Nothing wrong with a pork roast.
I’m gonna have to try that sometime. At my house, pork shoulder tends to get used for carnitas or pulled-pork barbecue.
We usually get a tenderloin at Costco and cut it into chops and roasts. Some of the roasts get made into carnitas and pulled pork as well, but we will just season one up and bbq it for an hour too.
“Tenderloin” or just regular “loin?”
Tenderloin is the pig equivalent of filet mignon; IMO it’s too tender to justify the sorts of cooking methods you use to compensate for cheaper, tougher meat.
Seems reasonable for regular loin, though. I’d still usually pick shoulder for low and slow cooking because it works just as well and tends to be cheaper, but sometimes it isn’t.
The tenderloin it’s cheap enough and will even go on sale even more at times and we will get a couple.
We also use a pressure cooker for ours, so not a true low and slow.
I’m more into beef stew than roast beef but man I’d love to be able to pick some up from fast food place
I actually just finished eating that half an hour ago. In the instant pot with some sauce. Good stuff.
I’m not British, so I don’t cook my roast.
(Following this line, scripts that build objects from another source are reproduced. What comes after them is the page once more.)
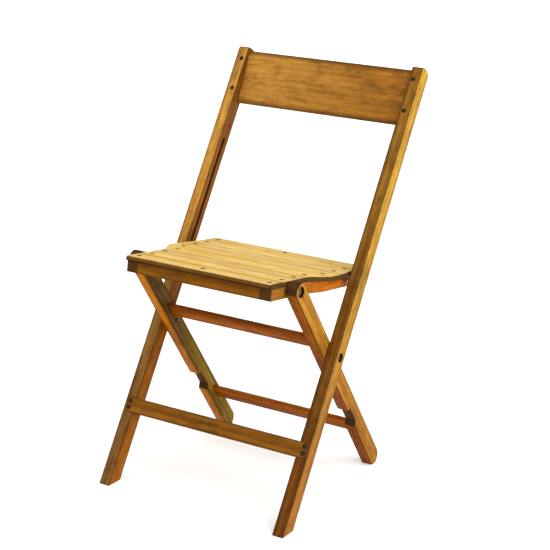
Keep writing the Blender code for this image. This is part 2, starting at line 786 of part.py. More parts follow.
STILE_WOOD = material("stile_wood", (0.40, 0.19, 0.045), 0.42)
BACK_WOOD = material("back_board_wood", (0.37, 0.17, 0.040), 0.40)
STRETCHER_WOOD = material("stretcher_wood", (0.30, 0.13, 0.030), 0.45)
LEG_WOOD = material("leg_wood", (0.42, 0.18, 0.040), 0.42)
LEG_RAIL_WOOD = material("leg_rail_wood", (0.45, 0.17, 0.030), 0.42)
SEAT_RAIL_WOOD = material("seat_rail_wood", (0.35, 0.17, 0.035), 0.45)
SLAT_WOOD = material("seat_slat_wood", (0.56, 0.34, 0.10), 0.38)
PIVOT_STEEL = material("rivet_steel", (0.10, 0.085, 0.07), 0.45, 1.0)
BOLT_STEEL = material("bolt_steel", (0.38, 0.36, 0.33), 0.38, 1.0)
WASHER_STEEL = material("washer_steel", (0.30, 0.28, 0.25), 0.42, 1.0)
PIN_STEEL = material("pin_steel", (0.35, 0.33, 0.30), 0.35, 1.0)
SCREW_IRON = material("screw_iron", (0.06, 0.05, 0.04), 0.55, 1.0)
NAIL_IRON = material("nail_iron", (0.07, 0.055, 0.045), 0.60, 1.0)

LOW_Y, HIGH_Y = stile_depth_range()
STILE_FRAME = empty(
    "stile_frame",
    None,
    (0, -(LOW_Y + HIGH_Y) / 2, PIVOT_HEIGHT),
    frame_rotation(-STILE_LEAN),
)
LEG_FRAME = empty("leg_frame", STILE_FRAME, (0, 0, 0), frame_rotation(OPEN_ANGLE))
SEAT_FRAME = empty(
    "seat_frame", LEG_FRAME, (0, 0, LINK), frame_rotation(math.pi / 2 - 2 * OPEN_ANGLE)
)

add_stiles()
add_back_board()
add_stretcher()
add_legs()
add_leg_rails()
add_cross_pivots()
add_seat_rails()
add_slats()
add_seat_nails()
add_seat_pivots()
add_slide_pins()
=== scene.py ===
"""A wooden folding chair with a slatted seat, finished round its CAD frame.

Lengths are in metres. The chair faces -Y and stands on z = 0. Pieces named right are at +X.
"""

import bmesh
import bpy
import numpy as np
from mathutils import Matrix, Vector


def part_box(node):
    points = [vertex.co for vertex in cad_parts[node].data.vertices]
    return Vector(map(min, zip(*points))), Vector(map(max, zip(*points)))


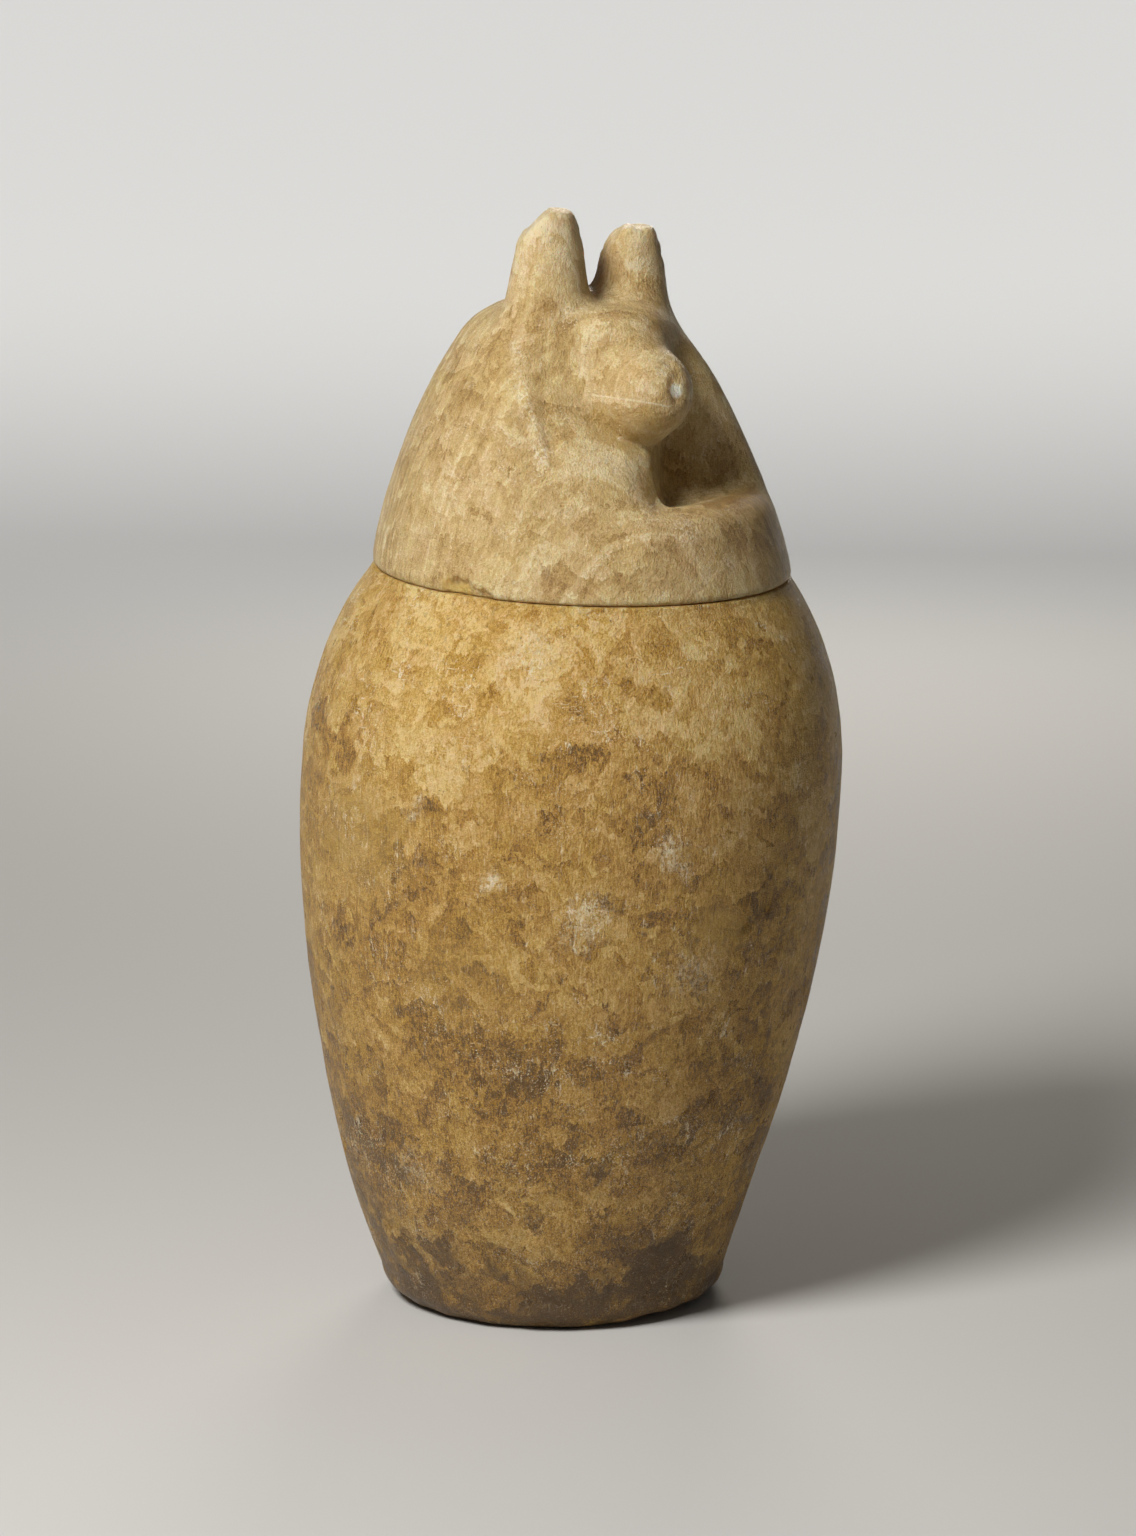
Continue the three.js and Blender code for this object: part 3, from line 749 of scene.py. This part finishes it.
lidMarks = {
    "browner": (
        ((-45.1, -32.0, 317.9), 5, 1.0), ((-34.9, -30.1, 331.0), 4, 0.7), ((-30.5, -42.6, 319.0), 4, 0.8),
        ((38.7, -37.1, 315.7), 24, 0.5), ((-41.0, -5.4, 341.1), 24, 0.55), ((-27.8, -5.7, 361.6), 14, 0.4),
        (((-24.4, -23.2, 347.2), (-28.0, -37.5, 325.9)), 3.0, 0.8), (((-24.0, -51.0, 313.7), (-48.9, -45.9, 293.3)), 1.2, 0.8),
        (((-43.8, 2.9, 336.7), (-51.8, -8.0, 320.8)), 1.4, 0.7), (((-51.8, -8.0, 320.8), (-57.5, -17.0, 304.6)), 1.4, 0.7),
        ((8.4, -70.1, 299.6), 8, 0.6), ((36.0, -62.0, 290.0), 25, 0.5),
        (((17.7, -62.0, 301.4), (35.3, -57.0, 301.1)), 9, 1.0), (((35.3, -57.0, 301.1), (52.9, -49.6, 300.6)), 10, 1.2),
    ),
    "golden": (
        (((12.6, -42.4, 320.8), (7.5, -49.1, 313.1)), 2.6, 0.7), (((7.5, -49.1, 313.1), (-0.1, -56.6, 305.9)), 2.6, 0.7),
        ((-65.0, -12.0, 283.0), 9, 0.3),
    ),
    # painted glow where light shines through the thin stone at the chip in the lid's lower edge
    "paintedGlow": (((-60.5, -28.7, 274.6), 5, 0.9), ((-63.0, -23.1, 275.4), 5, 0.8), ((-54.5, -44.0, 272.6), 4, 0.5)),
    "paler": (
        ((-14.7, -13.0, 393.0), 26, 1.5), ((26.9, -12.0, 392.0), 18, 1.1), ((-15.9, -49.1, 319.1), 18, 1.0),
        ((-9.1, -31.3, 350.3), 12, 0.5),
        ((8.7, -52.0, 353.0), 6, 1.0), ((14.7, -6.0, 373.0), 9, 0.8), ((-57.8, -16.1, 304.5), 10, 0.4),
        ((-42.4, -43.1, 300.0), 10, 0.4), ((-34.0, -20.0, 343.0), 6, 0.7),
        (((-27.6, 4.9, 358.0), (-39.3, -9.0, 341.0)), 2.2, 0.9), (((-39.3, -9.0, 341.0), (-44.5, -20.7, 327.0)), 2.2, 0.8),
    ),
    "whiter": (
        (((-27.3, -14.0, 357.1), (-30.9, -26.0, 339.1)), 3.2, 0.8), (((-30.9, -26.0, 339.1), (-34.1, -41.0, 318.0)), 4.0, 0.8),
        ((-33.0, -38.0, 322.0), 5, 0.8), ((-15.9, -49.1, 319.1), 16, 0.7),
        ((-2.0, -55.0, 322.0), 7, 0.6), ((8.7, -54.0, 350.0), 6, 0.9),
        ((30.8, -50.0, 300.0), 8, 0.7), ((4.1, -72.6, 294.0), 10, 0.8), ((-24.0, -64.2, 287.8), 6, 0.8), ((20.4, -77.9, 283.2), 5, 0.8),
        ((-6.0, -32.0, 362.0), 5, 0.7), ((-45.0, -50.0, 284.0), 9, 0.7), ((-57.8, -16.1, 304.5), 7, 0.4),
        ((-24.0, -24.0, 364.0), 6, 0.6), ((-41.0, -5.4, 343.0), 5, 0.6), ((12.0, -11.0, 378.0), 9, 0.4), ((30.0, -12.0, 398.0), 8, 0.7),
    ),
    "mouthPlane": (0.2713, 0.0738, 1.0),  # the line of the mouth lies this high across it
    "mouthUp": 335.05,
    "mouthMiddle": (-3.0, -48.0, 338.0),
    "chin": (-2.0, -46.0, 333.0),
    # where a highlight is painted on the nose
    "glint": (11.5, -58.4, 342.4),
}


def lidStone():
    stone = Stone("creamTravertine")
    bent, tall = crystalField(stone)
    stone.ragged = stone.mix(0.4, stone.place, bent)
    mid, midHeight, midTint = shade(stone, bent, 76)
    small, smallHeight, smallTint = shade(stone, bent, 200)
    clouds = stone.noise(stone.place, 17, 3, 0.55) - 0.5
    # bedding: thin layers across the stone, seen as upright bands on the side and as rings on the head
    layered = stone.vector("DOT_PRODUCT", stone.place, (-0.36, -0.92, 0.14))
    layered = layered + (stone.noise(stone.place, 16, 2, 0.5) - 0.5) * 0.02
    bedding = {"W": layered, "Scale": 330, "Detail": 4, "Roughness": 0.7}
    beds = stone.add("ShaderNodeTexNoise", {"noise_dimensions": "1D"}, bedding) - 0.5
    fibres = stone.noise(tall, 1200, 2, 0.7) - 0.5
    grain = stone.noise(stone.place, 1900, 2, 0.75) - 0.5
    value = 0.57 + mid * 0.24 + small * 0.34 - midHeight * 0.14 - smallHeight * 0.1
    value = value + clouds * 0.36 + beds * 0.85 + fibres * 0.7 + grain * 1.1
    value = value - marks(stone, lidMarks["browner"]) * 0.26 + marks(stone, lidMarks["paler"]) * 0.22
    colours = list(zip((0.06, 0.3, 0.52, 0.76, 1.04), travertine["lidTones"]))
    colour = stone.add("ShaderNodeValToRGB", {"stops": colours}, {0: value})
    tint = (midTint + smallTint + clouds * 2.0) * 0.5
    tint = stone.mix(tint.between(0.1, 0.9) * 0.7 + 0.3, travertine["pinkish"], travertine["olive"])
    colour = stone.mix(1.0, colour, tint, "MULTIPLY")
    belowMouth = stone.vector("DOT_PRODUCT", stone.ragged, lidMarks["mouthPlane"]) - lidMarks["mouthUp"] / 1000
    chin = belowMouth.between(-0.004, 0.0, 1.0, 0.0) * stone.spot(stone.ragged, lidMarks["chin"], 17, 0.35)
    colour = stone.mix(chin * 0.45, colour, travertine["golden"])
    level = stone.vector("DOT_PRODUCT", stone.place, lidMarks["mouthPlane"]) - lidMarks["mouthUp"] / 1000
    # golden patches, then the painted glow at the chip
    for key, share in (("golden", 0.6), ("paintedGlow", 0.9)):
        colour = stone.mix((marks(stone, lidMarks[key]) * share).between(0.0, 1.0), colour, travertine[key])
    patchy = stone.noise(stone.place, 60, 3, 0.7).between(0.50, 0.66)
    edges = stone.cells(bent, 76, 0, "DISTANCE_TO_EDGE").between(0.0, 0.04, 1.0, 0.0)
    # fine white specks: partly the stone's own white crystals and partly painted sparkle, small highlights on the rough
    # surface
    specks = stone.noise(stone.place, 1500, 2, 0.7).between(0.57, 0.68)
    hairs = stone.noise(stone.vector("MULTIPLY", stone.place, (1.0, 1.0, 0.07)), 1500, 2, 0.6).between(0.60, 0.70)
    whiter = marks(stone, lidMarks["whiter"], 0.8)
    crumbs = stone.noise(stone.place, 700, 3, 0.7).between(0.46, 0.56)
    white = specks * (patchy * 0.6 + 0.25) + edges * patchy * 0.5 + hairs * 0.16 + whiter * (crumbs * 0.6 + 0.1)
    mouth = level.between(-0.0008, -0.0001) * level.between(0.0, 0.0006, 1.0, 0.0)
    white = white + mouth * stone.spot(stone.place, lidMarks["mouthMiddle"], 17, 0.2) * 0.6
    # painted highlight: a pale spot on the nose stands in for the key light's glint, and the stone is less rough there
    glint = stone.spot(stone.ragged, lidMarks["glint"], 3.2, 0.5)
    colour = stone.mix(white.between(0.0, 1.0), colour, travertine["white"])
    colour = stone.mix(glint, colour, travertine["paintedGlint"])
    pits = stone.noise(stone.place, 700, 1, 0.5).between(0.73, 0.78)
    pits = pits + whiter * stone.noise(stone.place, 800, 2, 0.6).between(0.58, 0.66) * 0.5
    colour = stone.mix((pits * 0.5).between(0.0, 1.0), colour, travertine["brown"])
    rough = travertine["roughness"] + small * 0.16 + white * 0.2 - glint * 0.5
    height = fibres * 0.4 + beds * 0.4 + grain * 0.6 + stone.noise(stone.place, 330, 3, 0.65) * 0.9
    return finish(stone, colour, rough, height)


jarPiece = makeJar()
jarPiece.data.materials.append(jarStone())
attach(jarPiece, "root")
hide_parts("jar")
print("jar: made")

lidPiece = makeLid()
lidPiece.data.materials.append(lidStone())
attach(lidPiece, "root")
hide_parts("lid")
print("lid: made")


# floor, light and camera

studio = {
    "floorHalf": 14.0,
    "floorDrop": 0.0003,
    "floorColour": (0.68, 0.675, 0.66),
    "azimuth": -37.0,
    "elevation": 12.08,
    "distance": 2.4,
    "aimRight": 0.00553,
    "aimUp": 0.1968,
    "lens": 153.6,
    "keyFrom": (-0.44, 0.57, 0.69),  # right, towards the camera, up
    "keyAway": 1.4,
    "keySize": 0.5,
    "keyPower": 20.3,
    "keyColour": (1.0, 0.98, 0.95),
    "aroundUp": 0.24,  # the height that key and fill stand round
    "worldLight": 0.085,
    "worldColour": (0.85, 0.82, 0.78, 1),
    "backBehind": 4.2,  # a lamp above the floor behind, so that it is pale there too
    "backUp": 2.4,
    "backSize": 5.4,
    "backPower": 72.0,
    "backSpread": 62.0,
    "fillFrom": (0.1, -0.95, 0.3),  # lights the side turned away from the camera
    "fillPower": 3.5,
    "fillColour": (1.0, 0.94, 0.84),
}

right = Vector((math.cos(math.radians(studio["azimuth"])), math.sin(math.radians(studio["azimuth"])), 0))
back = Vector((math.sin(math.radians(studio["azimuth"])), -math.cos(math.radians(studio["azimuth"])), 0))
upward = Vector((0, 0, 1))


def makeFloor():
    half, up = studio["floorHalf"], -studio["floorDrop"]
    corners = [(-half, -half, up), (half, -half, up), (half, half, up), (-half, half, up)]
    mesh = bpy.data.meshes.new("floor")
    mesh.from_pydata(corners, [], [(0, 1, 2, 3)])
    floor = bpy.data.objects.new("floor", mesh)
    paint = bpy.data.materials.new("paleFloor")
    paint.use_nodes = True
    paint.node_tree.nodes["Principled BSDF"].inputs["Base Color"].default_value = (*studio["floorColour"], 1)
    paint.node_tree.nodes["Principled BSDF"].inputs["Roughness"].default_value = 0.7
    mesh.materials.append(paint)
    bpy.context.scene.collection.objects.link(floor)


def makeLight(name, place, size, power, colour, aim=Vector((0, 0, 0.22))):
    data = bpy.data.lights.new(name, "AREA")
    data.shape, data.size, data.energy, data.color = "DISK", size, power, colour
    light = bpy.data.objects.new(name, data)
    light.location = place
    light.rotation_euler = (aim - place).to_track_quat("-Z", "Y").to_euler()
    bpy.context.scene.collection.objects.link(light)
    return data


def makeCamera():
    camera = bpy.data.objects.new("camera", bpy.data.cameras.new("camera"))
    aim = right * studio["aimRight"] + upward * studio["aimUp"]
    lift = math.radians(studio["elevation"])
    camera.location = aim + back * studio["distance"] * math.cos(lift) + upward * studio["distance"] * math.sin(lift)
    camera.rotation_euler = (aim - camera.location).to_track_quat("-Z", "Y").to_euler()
    camera.data.lens = studio["lens"]
    camera.data.sensor_width = 36
    camera.data.clip_end = 60
    bpy.context.scene.collection.objects.link(camera)
    bpy.context.scene.camera = camera


makeFloor()
fromRight, fromCamera, fromUp = studio["keyFrom"]
keyPlace = (right * fromRight + back * fromCamera + upward * fromUp) * studio["keyAway"] + upward * studio["aroundUp"]
makeLight("softKey", keyPlace, studio["keySize"], studio["keyPower"], studio["keyColour"])
lampPlace = back * -studio["backBehind"] + upward * studio["backUp"]
lamp = makeLight("floorLamp", lampPlace, studio["backSize"], studio["backPower"], (1.0, 1.0, 1.0), lampPlace - upward * 3)
lamp.spread = math.radians(studio["backSpread"])
fromRight, fromCamera, fromUp = studio["fillFrom"]
fillPlace = (right * fromRight + back * fromCamera + upward * fromUp) * studio["keyAway"] + upward * studio["aroundUp"]
makeLight("softFill", fillPlace, studio["keySize"], studio["fillPower"], studio["fillColour"])
makeCamera()
bpy.context.scene.view_settings.view_transform = "Standard"

world = bpy.data.worlds.new("studio")
world.use_nodes = True
world.node_tree.nodes["Background"].inputs["Color"].default_value = studio["worldColour"]
world.node_tree.nodes["Background"].inputs["Strength"].default_value = studio["worldLight"]
bpy.context.scene.world = world
print("studio: made")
Nah. Nothing wrong with it, but I either don’t have time for roast or have better things (to my taste) to cook with that time.
You forgot French onion soup
Always wanted to make this at home but never have
That’s one of the meals I first cook when Fall begins, and a big 'ol vat of 5 meat chili.
No. Vegan now.
Love that when it gets together nicely.
Haven’t done one in ages though, what’s your best recipes out there?
I haven’t done that for at least two weeks.